When my wife and I left the club there was another club stopping moment when the dancers gave me the woo-hoo and blew kisses at me. But the experience planted a seed. I was totally bummed that I couldn’t rock that dudes world and take his money. I told myself that someday I would learn a few pole tricks. Then I promptly forgot about it. A few months later I fell down the rabbit hole.

The interesting thing about the manscaping is that I found out that I liked not looking like a fugitive from the gorilla exhibit at the local zoo and it became part of my monthly routine. The woman who did my waxing and I become good friends. In early February of the following year between ripping cloth strips I told her the story of my strip club experience. She laughed and told me that she had just started beginning pole dance classes. She added that her teacher was teaching a men’s class at her studio.

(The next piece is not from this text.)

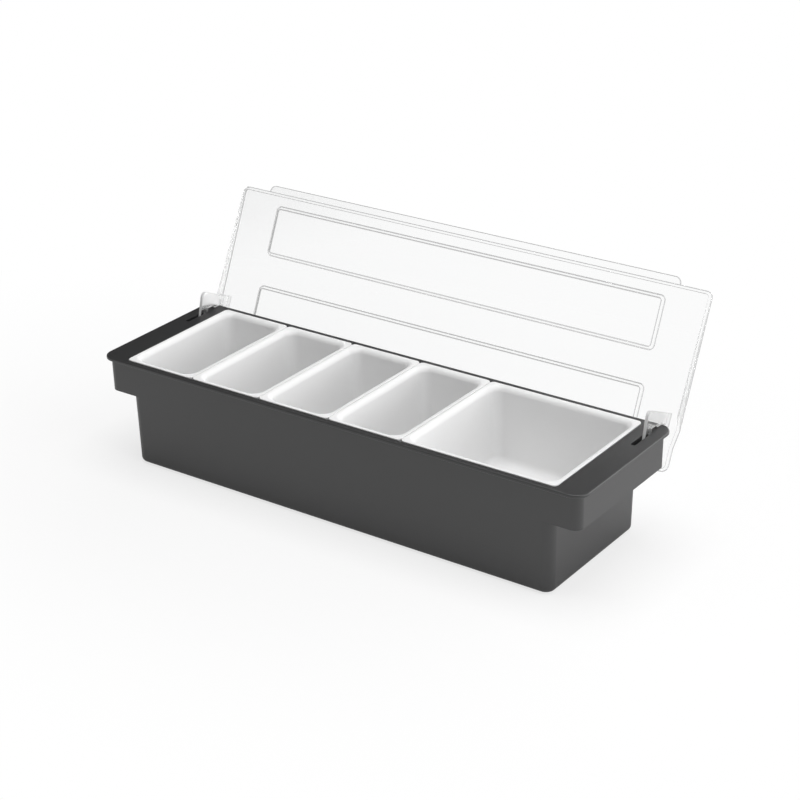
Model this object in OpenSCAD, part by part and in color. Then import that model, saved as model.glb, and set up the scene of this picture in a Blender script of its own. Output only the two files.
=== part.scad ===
// Condiment caddy: a long moulded housing with hanging end wings, five lift-out
// inserts that hang in it by their rims, and one clear flip lid on moulded pivots.
// The origin is the centre of the standing ring, on the table. X runs along the
// housing, the front is -Y, and +Z is up. The lid is drawn thrown open.

/* [Inserts] */
// Width of a small insert over its rim
small_w = 72.45; // [60:0.05:90]
// Depth of an insert, front to back, over its rim
insert_d = 136.5; // [125:0.1:150]
// Height of an insert
insert_h = 69; // [50:1:80]
// Gap between the rims of two inserts
insert_gap = 0.5; // [0.3:0.1:1.5]
// Thickness of the insert rim
insert_rim_t = 3; // [2:0.1:4]
// How far the insert rim overhangs the insert body
insert_lip = 4.4; // [3.6:0.1:6]
// Wall of an insert
insert_wall = 1.8; // [1.2:0.1:2.4]
// Draft of the insert walls, in degrees
insert_draft = 4.5; // [2.5:0.5:6]
// Corner radius of the insert rim, in plan
insert_rim_r = 4; // [3:0.5:9]
// Corner radius of the insert cavity, in plan
insert_corner_r = 11; // [8:0.5:14]
// Radius between the wall and the floor inside an insert
insert_floor_r = 8; // [4:0.5:8]
// Width of the flare at the mouth of an insert
mouth_flare = 2; // [0.5:0.1:3]
// Depth of the flare at the mouth of an insert
mouth_drop = 3.5; // [1:0.1:5]

/* [Housing] */
// Height of the housing rim above the table
rim_z = 99; // [90:1:120]
// Thickness of the rim
rim_t = 3; // [2.5:0.1:4]
// Corner radius of the rim, in plan
rim_r = 12.5; // [10:0.5:16]
// Width of the rim in front of and behind the inserts
rim_side_w = 5.35; // [4.5:0.05:9]
// Width of the flat wing top at each end
wing_top_w = 26.1; // [24:0.05:32]
// How far the rim overhangs the outer face of a wing
rim_over = 4.5; // [3:0.1:6]
// How far the wings hang below the rim top
wing_drop = 33; // [27:0.5:36]
// Wall of the housing
wall = 2.2; // [1.8:0.1:2.6]
// Draft of the housing walls, in degrees
body_draft = 1; // [1:0.1:3]
// Draft of the outer face of a wing, in degrees
wing_draft = 0.3; // [0:0.1:2]
// Vertical corner radius of the housing
body_r = 9; // [7:0.5:12]
// Vertical corner radius of a wing
wing_r = 8; // [6:0.5:10]
// Radius along the bottom edge of the housing
bottom_r = 4.5; // [3:0.5:6]
// Height of the standing ring under the floor
ring_h = 1; // [0.6:0.1:2]
// Width of the standing ring
ring_w = 2.5; // [2:0.1:5]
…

For my next act of bad craziness I found the studio web page. After pondering it for a day I called the studio. I got a recorded message, panicked and hung up the phone. Then I decided to send an email to the studio. If it got ignored I figured that the clear message was that men don’t pole dance. End of story.

A week passed and I never heard back. Then on a Saturday morning the owner and lead instructor returned my call. She was awesome and after a few minutes of conversation she said that she would be happy to work with me and we scheduled a private lesson. After I put the phone in the cradle my wife looked and me and all she said was, “You are going to do it aren’t you?”

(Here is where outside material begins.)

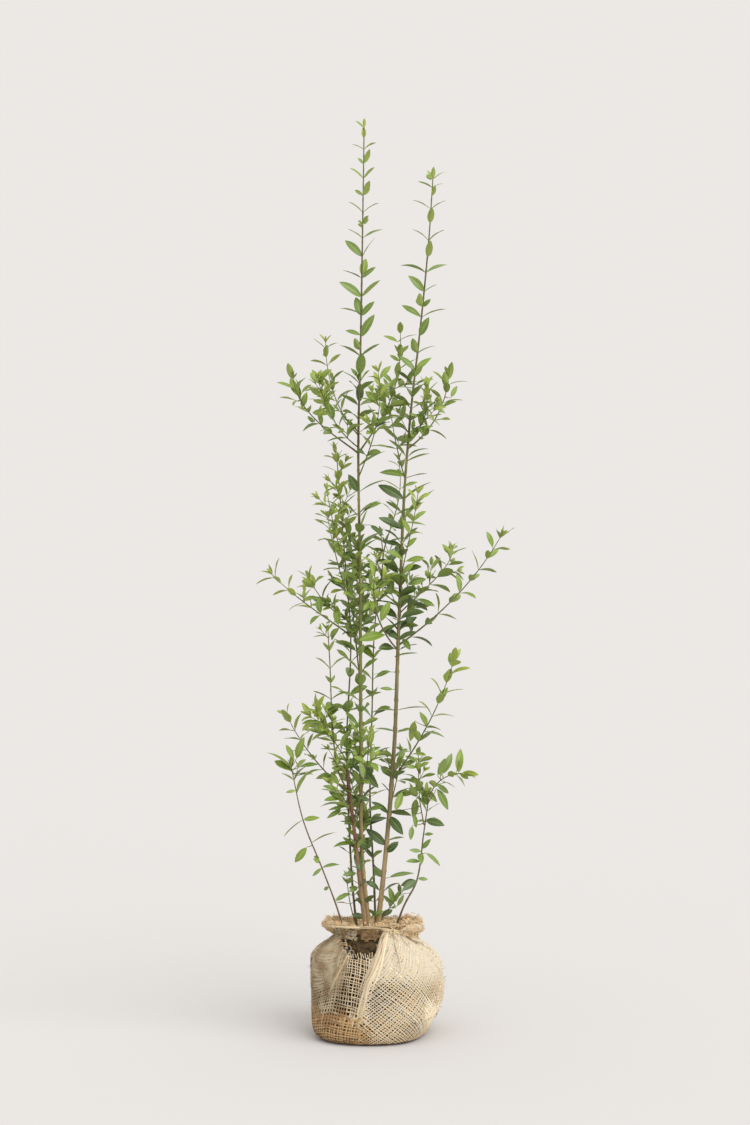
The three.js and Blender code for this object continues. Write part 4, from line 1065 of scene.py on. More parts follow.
def openness(p):
    """1 where the mesh is stretched open, 0 where the cloth is close."""
    x, y, z = p[..., 0], p[..., 1], p[..., 2]
    middle = np.interp(z, [50, 85, 112, 163], [-62, -53, -44, -30])
    half = np.interp(z, [50, 85, 112, 163], [29, 25, 23, 21])
    band = 1 - smoothstep(np.abs(x - middle) / half, 0.75, 1.15)
    band = band * smoothstep(z, 44, 66) * (1 - smoothstep(z, 176, 184)) * (y < 0)
    ball = np.stack([x, y, z], -1)
    uneven = 0.9 + 0.3 * np.clip(cloth_noise(ball * 1.3 + 9), -1, 1)
    right = smoothstep(x, -34, -8) * (1 - smoothstep(z + 0.12 * x, 104, 146)) * uneven * (1 - smoothstep(y, -50, 40))
    smooth = 1 - 0.85 * np.exp(-(((x - 98) / 18) ** 2) - ((z - 42) / 26) ** 2)
    right = right * smooth
    foot = (1 - smoothstep(z, 36, 60)) * smooth
    left = np.exp(-(((x + 94) / 34) ** 2)) * np.exp(-(((z - 76) / 42) ** 2)) * (y < 0)
    patches = smoothstep(cloth_noise(ball * 1.6 + 40), -0.3, 0.9) * smoothstep(z, 6, 20) * (1 - smoothstep(z, 110, 150))
    collar = smoothstep(z, 205, 212)
    return np.clip(np.maximum.reduce([band, (0.76 + 0.1 * (1 - smoothstep(z, 30, 70))) * right, 0.78 * foot, 0.95 * left, 0.4 * patches, 0.3 * collar]), 0, 1)


def far_left(p):
    """1 on the left flank, which is seen from the side and where the cloth lies flat."""
    return smoothstep(-p[..., 0], 68, 92) * (1 - smoothstep(p[..., 1], -10, 10))


def deep(p):
    """True where the holes of the mesh are drawn dark, with soil and shade painted on the cloth behind them."""
    x, y, z = p[..., 0], p[..., 1], p[..., 2]
    middle = np.interp(z, [50, 85, 112, 163], [-62, -53, -44, -30])
    half = np.interp(z, [50, 85, 112, 163], [29, 25, 23, 21])
    band = (np.abs(x - middle) < half * 1.1) & (z > 48) & (z < 182)
    return (y < 0) & band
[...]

A few weeks later I could invert and I had a shiny new Platinum Stages brass dance pole set up in the living room of my house. This past March marked three years as a pole dancer. My wife and her boss moved to a new company and a new Halloween Party has been planned for this month. There was a conspiracy and they thought I would make a great bunhead. Hair in a bun, leotard, tutu and pointe shoes. Rather than learn how to tie the ribbons on point shoes and bourrée en pointe, I just bought a new skirt and blouse. I’m hoping that smart ass with the $25.00 is there. Happy Halloween!

Thursday, October 11, 2012

Two Things Pole Dance Classes Have That Ballet Class Needs


This month marks my second year as a ballet dancer. It is no secret that I really enjoy ballet and the way it has made me a better pole dancer. I do have to say that I have a few things that ballet could learn from pole dance.

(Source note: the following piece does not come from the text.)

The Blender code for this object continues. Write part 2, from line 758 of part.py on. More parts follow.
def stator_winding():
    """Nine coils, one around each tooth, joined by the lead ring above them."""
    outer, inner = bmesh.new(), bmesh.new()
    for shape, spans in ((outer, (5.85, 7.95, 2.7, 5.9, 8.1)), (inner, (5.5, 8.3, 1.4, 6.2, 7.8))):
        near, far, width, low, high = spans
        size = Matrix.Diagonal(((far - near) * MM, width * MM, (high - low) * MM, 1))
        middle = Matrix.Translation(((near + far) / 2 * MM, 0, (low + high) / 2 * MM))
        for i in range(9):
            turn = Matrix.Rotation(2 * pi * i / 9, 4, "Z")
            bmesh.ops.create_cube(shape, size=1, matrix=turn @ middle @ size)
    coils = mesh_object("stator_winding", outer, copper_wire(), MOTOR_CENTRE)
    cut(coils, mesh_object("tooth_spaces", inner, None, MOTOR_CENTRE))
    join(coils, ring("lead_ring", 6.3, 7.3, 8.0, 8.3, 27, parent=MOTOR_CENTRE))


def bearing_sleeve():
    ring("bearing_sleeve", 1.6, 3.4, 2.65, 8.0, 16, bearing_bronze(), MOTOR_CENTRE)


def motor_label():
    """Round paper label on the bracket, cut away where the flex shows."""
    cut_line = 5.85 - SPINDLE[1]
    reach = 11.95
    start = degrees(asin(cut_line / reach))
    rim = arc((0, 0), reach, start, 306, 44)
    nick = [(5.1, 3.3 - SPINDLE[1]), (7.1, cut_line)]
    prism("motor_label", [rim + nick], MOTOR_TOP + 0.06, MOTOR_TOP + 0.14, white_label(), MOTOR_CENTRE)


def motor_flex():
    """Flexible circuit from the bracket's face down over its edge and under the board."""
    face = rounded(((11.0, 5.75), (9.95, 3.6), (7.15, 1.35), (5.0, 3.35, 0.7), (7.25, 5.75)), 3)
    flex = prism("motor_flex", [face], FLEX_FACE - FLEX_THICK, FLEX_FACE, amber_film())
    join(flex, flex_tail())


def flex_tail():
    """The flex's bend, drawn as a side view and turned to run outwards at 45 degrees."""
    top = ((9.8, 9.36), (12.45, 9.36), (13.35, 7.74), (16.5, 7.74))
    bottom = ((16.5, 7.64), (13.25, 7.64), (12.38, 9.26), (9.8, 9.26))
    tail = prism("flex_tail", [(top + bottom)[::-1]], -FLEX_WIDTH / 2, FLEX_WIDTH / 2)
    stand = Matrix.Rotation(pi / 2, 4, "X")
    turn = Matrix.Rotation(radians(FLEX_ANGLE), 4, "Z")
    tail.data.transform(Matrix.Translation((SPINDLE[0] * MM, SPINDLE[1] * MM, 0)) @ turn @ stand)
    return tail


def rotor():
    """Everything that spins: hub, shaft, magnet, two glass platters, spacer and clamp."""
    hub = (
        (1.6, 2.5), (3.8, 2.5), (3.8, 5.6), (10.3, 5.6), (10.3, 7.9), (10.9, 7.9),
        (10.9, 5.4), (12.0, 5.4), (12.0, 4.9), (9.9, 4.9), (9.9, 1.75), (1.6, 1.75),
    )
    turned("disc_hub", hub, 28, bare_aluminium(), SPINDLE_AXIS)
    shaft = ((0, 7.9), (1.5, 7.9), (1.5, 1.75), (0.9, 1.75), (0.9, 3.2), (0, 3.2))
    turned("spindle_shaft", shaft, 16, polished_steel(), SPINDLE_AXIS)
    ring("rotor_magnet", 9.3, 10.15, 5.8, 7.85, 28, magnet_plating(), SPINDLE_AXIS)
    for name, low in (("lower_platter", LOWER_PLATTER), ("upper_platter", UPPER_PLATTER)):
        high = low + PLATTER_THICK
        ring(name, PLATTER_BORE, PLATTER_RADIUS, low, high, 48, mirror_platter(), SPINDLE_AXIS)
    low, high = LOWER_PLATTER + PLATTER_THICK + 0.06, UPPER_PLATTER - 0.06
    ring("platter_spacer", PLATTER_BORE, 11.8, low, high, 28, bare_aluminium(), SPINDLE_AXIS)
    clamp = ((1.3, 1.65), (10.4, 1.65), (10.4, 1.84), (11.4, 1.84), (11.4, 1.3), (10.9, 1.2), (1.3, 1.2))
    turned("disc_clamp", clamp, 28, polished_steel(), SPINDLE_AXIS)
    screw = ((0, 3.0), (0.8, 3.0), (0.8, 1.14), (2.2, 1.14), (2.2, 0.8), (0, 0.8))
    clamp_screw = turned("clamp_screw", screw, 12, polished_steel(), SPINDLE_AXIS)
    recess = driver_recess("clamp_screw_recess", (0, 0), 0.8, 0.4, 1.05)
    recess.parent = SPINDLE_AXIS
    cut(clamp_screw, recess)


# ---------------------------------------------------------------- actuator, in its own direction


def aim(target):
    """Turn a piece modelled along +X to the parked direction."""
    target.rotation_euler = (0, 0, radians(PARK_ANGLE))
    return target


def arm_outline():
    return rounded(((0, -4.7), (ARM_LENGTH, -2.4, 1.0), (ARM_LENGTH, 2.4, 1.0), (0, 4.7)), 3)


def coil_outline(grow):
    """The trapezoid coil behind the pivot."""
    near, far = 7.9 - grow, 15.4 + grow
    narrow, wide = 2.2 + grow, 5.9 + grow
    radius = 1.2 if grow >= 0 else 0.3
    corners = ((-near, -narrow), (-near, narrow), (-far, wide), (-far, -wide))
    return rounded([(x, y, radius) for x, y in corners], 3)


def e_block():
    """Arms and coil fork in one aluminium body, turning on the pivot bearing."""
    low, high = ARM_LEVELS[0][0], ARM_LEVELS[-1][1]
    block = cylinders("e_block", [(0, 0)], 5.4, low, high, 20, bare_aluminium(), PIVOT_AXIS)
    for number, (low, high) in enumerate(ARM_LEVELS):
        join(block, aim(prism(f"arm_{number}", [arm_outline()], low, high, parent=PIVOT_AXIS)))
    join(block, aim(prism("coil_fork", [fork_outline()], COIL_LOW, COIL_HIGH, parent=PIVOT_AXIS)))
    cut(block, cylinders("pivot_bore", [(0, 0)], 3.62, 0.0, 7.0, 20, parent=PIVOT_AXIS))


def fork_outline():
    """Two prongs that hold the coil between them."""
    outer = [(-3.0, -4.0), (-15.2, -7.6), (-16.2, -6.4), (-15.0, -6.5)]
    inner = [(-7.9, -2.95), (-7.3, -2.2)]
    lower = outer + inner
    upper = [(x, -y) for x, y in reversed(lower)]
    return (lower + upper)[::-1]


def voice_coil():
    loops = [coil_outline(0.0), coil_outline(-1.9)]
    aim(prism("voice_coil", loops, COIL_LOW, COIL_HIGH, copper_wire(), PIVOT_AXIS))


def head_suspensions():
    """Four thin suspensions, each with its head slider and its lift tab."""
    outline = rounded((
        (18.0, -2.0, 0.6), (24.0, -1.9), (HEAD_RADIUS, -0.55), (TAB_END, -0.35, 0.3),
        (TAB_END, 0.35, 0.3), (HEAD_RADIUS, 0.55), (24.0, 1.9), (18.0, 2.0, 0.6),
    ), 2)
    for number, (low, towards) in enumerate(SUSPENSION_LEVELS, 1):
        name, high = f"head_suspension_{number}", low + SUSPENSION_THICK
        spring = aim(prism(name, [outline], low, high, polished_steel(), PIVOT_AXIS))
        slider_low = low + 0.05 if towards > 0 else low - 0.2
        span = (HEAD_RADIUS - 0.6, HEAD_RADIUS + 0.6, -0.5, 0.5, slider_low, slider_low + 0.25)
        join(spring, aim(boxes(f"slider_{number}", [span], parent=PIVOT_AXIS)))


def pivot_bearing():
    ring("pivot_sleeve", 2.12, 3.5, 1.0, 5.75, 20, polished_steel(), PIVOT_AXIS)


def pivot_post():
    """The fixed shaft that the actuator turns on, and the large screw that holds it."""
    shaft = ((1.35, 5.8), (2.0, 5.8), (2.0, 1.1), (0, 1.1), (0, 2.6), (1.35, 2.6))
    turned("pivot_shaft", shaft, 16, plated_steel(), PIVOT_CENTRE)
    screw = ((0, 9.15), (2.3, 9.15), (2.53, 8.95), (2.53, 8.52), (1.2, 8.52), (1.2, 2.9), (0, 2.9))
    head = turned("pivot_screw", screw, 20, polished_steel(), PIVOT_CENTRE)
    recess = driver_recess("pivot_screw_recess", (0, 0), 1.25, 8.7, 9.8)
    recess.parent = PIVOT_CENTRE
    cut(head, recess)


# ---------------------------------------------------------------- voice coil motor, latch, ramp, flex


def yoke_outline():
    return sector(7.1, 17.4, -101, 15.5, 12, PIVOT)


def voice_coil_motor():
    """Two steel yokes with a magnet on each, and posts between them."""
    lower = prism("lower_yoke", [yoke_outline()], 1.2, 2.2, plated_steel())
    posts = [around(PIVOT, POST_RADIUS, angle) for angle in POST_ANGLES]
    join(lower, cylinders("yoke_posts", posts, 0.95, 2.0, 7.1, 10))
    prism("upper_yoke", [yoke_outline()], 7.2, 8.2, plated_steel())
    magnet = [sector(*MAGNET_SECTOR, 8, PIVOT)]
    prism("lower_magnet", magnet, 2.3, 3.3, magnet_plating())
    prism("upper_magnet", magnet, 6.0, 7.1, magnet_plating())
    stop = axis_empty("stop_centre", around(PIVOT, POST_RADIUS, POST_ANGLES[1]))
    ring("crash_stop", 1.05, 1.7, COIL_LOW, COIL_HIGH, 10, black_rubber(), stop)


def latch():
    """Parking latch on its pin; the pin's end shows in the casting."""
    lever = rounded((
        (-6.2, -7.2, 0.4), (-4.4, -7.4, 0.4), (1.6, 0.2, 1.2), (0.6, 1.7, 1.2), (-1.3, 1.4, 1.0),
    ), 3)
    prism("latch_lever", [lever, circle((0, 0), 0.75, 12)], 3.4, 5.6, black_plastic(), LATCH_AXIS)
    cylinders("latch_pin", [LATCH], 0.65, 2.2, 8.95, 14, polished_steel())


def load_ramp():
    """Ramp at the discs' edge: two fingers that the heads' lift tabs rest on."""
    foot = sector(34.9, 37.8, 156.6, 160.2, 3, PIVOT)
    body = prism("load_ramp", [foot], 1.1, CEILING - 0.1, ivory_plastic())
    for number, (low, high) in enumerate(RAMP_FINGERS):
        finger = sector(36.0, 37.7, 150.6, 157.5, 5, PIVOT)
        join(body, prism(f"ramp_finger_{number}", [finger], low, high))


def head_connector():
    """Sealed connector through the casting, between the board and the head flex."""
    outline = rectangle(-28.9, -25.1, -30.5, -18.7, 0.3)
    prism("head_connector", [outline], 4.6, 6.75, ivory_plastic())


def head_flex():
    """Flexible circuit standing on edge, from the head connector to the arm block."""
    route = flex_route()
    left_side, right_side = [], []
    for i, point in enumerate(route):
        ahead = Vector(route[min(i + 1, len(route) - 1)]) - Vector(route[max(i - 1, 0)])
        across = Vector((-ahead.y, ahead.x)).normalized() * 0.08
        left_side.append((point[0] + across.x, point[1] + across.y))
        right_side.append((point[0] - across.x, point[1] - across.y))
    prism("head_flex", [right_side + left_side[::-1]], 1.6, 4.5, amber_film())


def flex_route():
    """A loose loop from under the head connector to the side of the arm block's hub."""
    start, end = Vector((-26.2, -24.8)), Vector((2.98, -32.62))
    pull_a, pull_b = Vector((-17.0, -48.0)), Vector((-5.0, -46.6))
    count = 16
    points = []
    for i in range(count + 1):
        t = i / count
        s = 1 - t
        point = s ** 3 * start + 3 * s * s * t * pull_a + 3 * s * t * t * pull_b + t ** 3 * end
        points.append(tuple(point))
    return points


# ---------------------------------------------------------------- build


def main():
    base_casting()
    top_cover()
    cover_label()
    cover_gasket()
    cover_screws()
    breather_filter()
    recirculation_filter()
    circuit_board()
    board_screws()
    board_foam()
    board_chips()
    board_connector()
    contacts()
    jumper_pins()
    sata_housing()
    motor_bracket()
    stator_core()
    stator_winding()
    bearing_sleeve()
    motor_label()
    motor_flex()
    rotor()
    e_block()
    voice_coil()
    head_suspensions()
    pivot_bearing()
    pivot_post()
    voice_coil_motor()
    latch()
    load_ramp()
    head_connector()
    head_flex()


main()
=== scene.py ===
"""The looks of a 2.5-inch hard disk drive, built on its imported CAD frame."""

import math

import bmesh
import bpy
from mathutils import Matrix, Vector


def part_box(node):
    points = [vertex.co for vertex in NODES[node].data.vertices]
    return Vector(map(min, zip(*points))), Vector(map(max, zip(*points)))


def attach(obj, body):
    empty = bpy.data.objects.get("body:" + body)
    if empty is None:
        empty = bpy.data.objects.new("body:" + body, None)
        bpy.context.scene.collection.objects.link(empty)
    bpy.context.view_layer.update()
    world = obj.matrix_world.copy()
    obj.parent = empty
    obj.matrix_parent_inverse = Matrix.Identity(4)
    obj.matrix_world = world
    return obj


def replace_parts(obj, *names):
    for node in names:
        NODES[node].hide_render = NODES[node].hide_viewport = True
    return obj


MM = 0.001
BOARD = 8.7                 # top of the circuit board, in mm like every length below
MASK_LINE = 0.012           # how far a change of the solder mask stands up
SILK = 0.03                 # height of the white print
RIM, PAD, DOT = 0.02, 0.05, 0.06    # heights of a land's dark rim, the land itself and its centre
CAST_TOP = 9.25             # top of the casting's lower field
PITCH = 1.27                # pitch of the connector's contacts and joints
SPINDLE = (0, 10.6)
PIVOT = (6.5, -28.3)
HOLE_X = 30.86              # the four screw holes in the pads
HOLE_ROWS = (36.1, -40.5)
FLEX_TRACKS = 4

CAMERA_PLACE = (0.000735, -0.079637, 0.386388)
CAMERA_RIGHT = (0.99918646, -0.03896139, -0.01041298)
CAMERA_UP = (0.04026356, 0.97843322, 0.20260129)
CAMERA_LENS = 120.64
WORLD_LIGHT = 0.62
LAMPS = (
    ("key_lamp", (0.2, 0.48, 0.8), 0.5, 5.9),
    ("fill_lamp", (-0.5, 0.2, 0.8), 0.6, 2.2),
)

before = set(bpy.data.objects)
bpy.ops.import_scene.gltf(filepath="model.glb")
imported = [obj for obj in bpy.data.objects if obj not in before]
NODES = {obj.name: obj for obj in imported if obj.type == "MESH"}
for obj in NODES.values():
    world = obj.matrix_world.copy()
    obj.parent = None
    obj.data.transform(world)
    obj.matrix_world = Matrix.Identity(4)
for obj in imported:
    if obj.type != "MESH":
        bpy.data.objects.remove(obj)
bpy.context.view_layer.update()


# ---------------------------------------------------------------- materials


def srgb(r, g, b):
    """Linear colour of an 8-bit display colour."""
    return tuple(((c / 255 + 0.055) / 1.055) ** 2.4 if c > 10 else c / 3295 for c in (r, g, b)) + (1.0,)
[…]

  1. FREESTYLE! All ballet dancers know the syllabus: plie, tendu, degage, frappe, ron de jamb, battement, plie-releve (till it hurts), barre stretch, center, reverence. Wouldn't it be nice to just cut loose like the Modern classes do for warmup? Freestyle is what makes pole dance awesome. I know. I know. Ballet is like Mr. Miyagi teaching Daniel Larusso karate in the movie Karate Kid. Mr. Miyagi makes Daniel sand the floor, and wax on... wax off... until he is too sore to move. At the end of his first "lesson" when Daniel is discouraged, Mr. Miyagi shows him all that he has learned. I get it. But when do I get to dance my version of the Nutcracker Prince to Guns and Roses?
  2. NEW MUSIC! I have been listening to the same barre music for two years now in one of my classes. We finally got some new music two weeks ago. One piece. Chopin's Nocturne in E flat major, Op 9 No. 2  It was for barre stretch?? No and hell no! I want to do the pas from In the Night.
I wonder if City Ballet would feel the disturbance in the force if I just started doing 1/2 turn pirouettes during the next barre stretch? Led Zeppelin's When the Levee Breaks would be playing in my head.

Tuesday, October 9, 2012

I Am Not Saving Anything

Sunday afternoon I had the joy of teaching one of my friend's three boys how to ice skate. I've probably taught at least a couple hundred kids how to skate. Hockey coaches do that. After the boys got tired I had a chance to be alone with my blades and the cold rink air.

It all comes back to me when I'm on the ice. The memories are still very vivid. I have coached many games in that rink, standing on the bench looking down at that sheet of ice. Now for the first time I was just skating on it. I took a minute to stand on the ice in front of the visitors bench and I could still see the gloves and sticks scattered on the ice after my team won a tournament there. I could see another team getting killed and wondering how much longer it would be before the period would end and I could go home and enjoy the 24-hour waiting period before the parents could call and bitch about our lousy performance. Before I started skating again I though of the last words I always left in locker room after the final game of the season. I always said a personal goodbye to each player and then I would tell the team, "Teach someone to skate someday."

Then I went out and checked my stride. The first thing that goes when a hockey player ages is the length of their stride. I always get warmed up and then I count how many strides it takes to skate between the red line and blue line at full speed. The number was three. It has always been three. The distance between the red line and blue lines in North American dimensioned rinks is 25 ft.

The human body is a miracle. After I slowed down I was thankful not only for the muscles and ligaments that ballet has kept stretched but also for the ability to skate at my age. When I got home all the old hockey injuries ached a little. The left knee, the groin, and the right ankle all let me know that they were fifty-five years old.

I have a silly grin on my face right now. I guess I never grew up and I don't see it happening in the future. I found a 45-mm chrome X-Pole to set up at home (replacing the brass) and I'm all set to dance with Estee Zakar on Saturday afternoon. My dance partner wants me to try lyrical with her. She calls it sloppy ballet.

There is only now. Right now. I'm not saving anything.